▶ **Data block**:

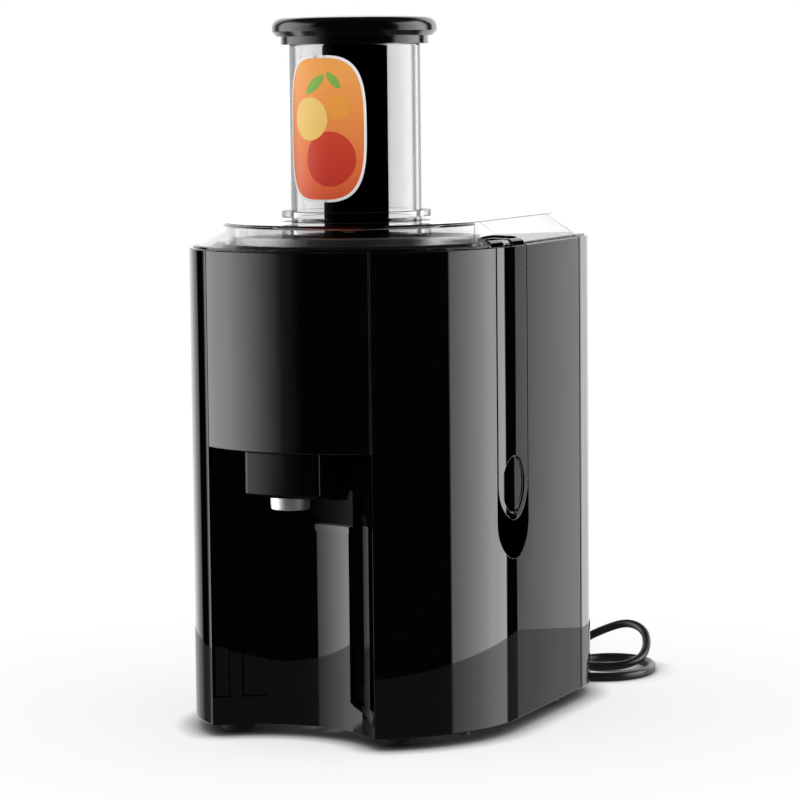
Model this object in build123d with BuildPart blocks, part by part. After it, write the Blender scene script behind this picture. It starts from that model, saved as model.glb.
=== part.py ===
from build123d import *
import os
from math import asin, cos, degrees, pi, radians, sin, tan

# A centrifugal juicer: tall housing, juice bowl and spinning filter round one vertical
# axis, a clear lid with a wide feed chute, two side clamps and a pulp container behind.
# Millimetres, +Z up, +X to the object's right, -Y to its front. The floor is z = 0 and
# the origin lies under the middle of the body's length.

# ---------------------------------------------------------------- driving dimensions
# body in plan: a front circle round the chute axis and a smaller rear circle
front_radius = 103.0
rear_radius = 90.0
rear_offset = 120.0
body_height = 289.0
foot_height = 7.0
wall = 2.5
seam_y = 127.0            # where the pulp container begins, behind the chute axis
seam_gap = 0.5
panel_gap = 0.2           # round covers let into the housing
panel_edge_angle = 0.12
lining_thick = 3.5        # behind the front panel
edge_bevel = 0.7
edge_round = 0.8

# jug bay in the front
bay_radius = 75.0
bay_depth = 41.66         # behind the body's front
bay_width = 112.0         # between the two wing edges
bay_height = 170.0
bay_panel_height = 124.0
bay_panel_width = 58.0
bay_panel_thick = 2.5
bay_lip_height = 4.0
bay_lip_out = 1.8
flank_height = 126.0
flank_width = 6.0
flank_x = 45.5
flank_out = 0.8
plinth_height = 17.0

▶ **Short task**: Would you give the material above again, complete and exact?

▶ **Solution for this problem**:
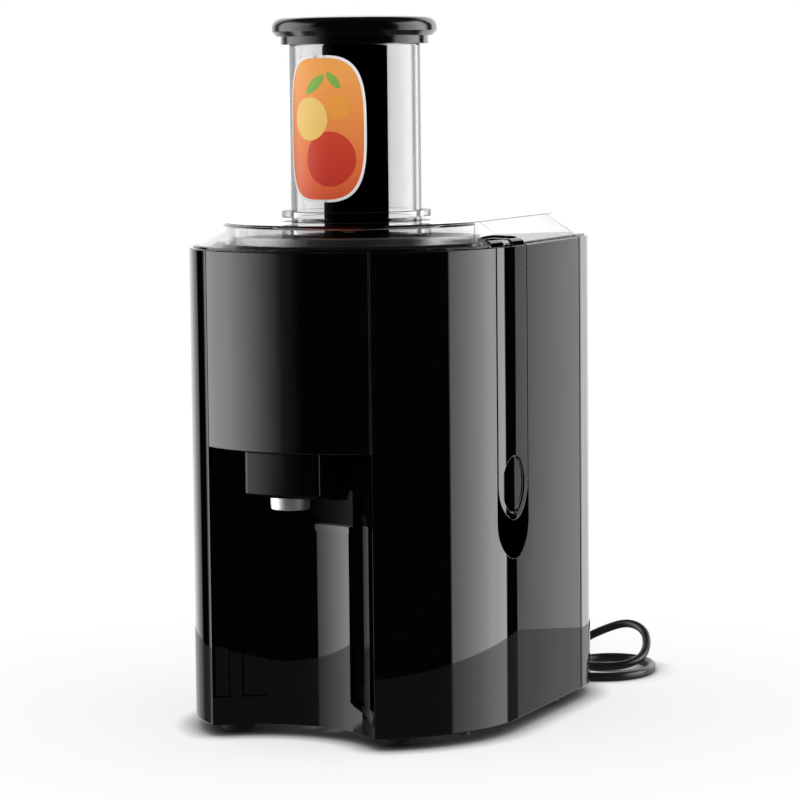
Model this object in build123d with BuildPart blocks, part by part. After it, write the Blender scene script behind this picture. It starts from that model, saved as model.glb.
=== part.py ===
from build123d import *
import os
from math import asin, cos, degrees, pi, radians, sin, tan

# A centrifugal juicer: tall housing, juice bowl and spinning filter round one vertical
# axis, a clear lid with a wide feed chute, two side clamps and a pulp container behind.
# Millimetres, +Z up, +X to the object's right, -Y to its front. The floor is z = 0 and
# the origin lies under the middle of the body's length.

# ---------------------------------------------------------------- driving dimensions
# body in plan: a front circle round the chute axis and a smaller rear circle
front_radius = 103.0
rear_radius = 90.0
rear_offset = 120.0
body_height = 289.0
foot_height = 7.0
wall = 2.5
seam_y = 127.0            # where the pulp container begins, behind the chute axis
seam_gap = 0.5
panel_gap = 0.2           # round covers let into the housing
panel_edge_angle = 0.12
lining_thick = 3.5        # behind the front panel
edge_bevel = 0.7
edge_round = 0.8

# jug bay in the front
bay_radius = 75.0
bay_depth = 41.66         # behind the body's front
bay_width = 112.0         # between the two wing edges
bay_height = 170.0
bay_panel_height = 124.0
bay_panel_width = 58.0
bay_panel_thick = 2.5
bay_lip_height = 4.0
bay_lip_out = 1.8
flank_height = 126.0
flank_width = 6.0
flank_x = 45.5
flank_out = 0.8
plinth_height = 17.0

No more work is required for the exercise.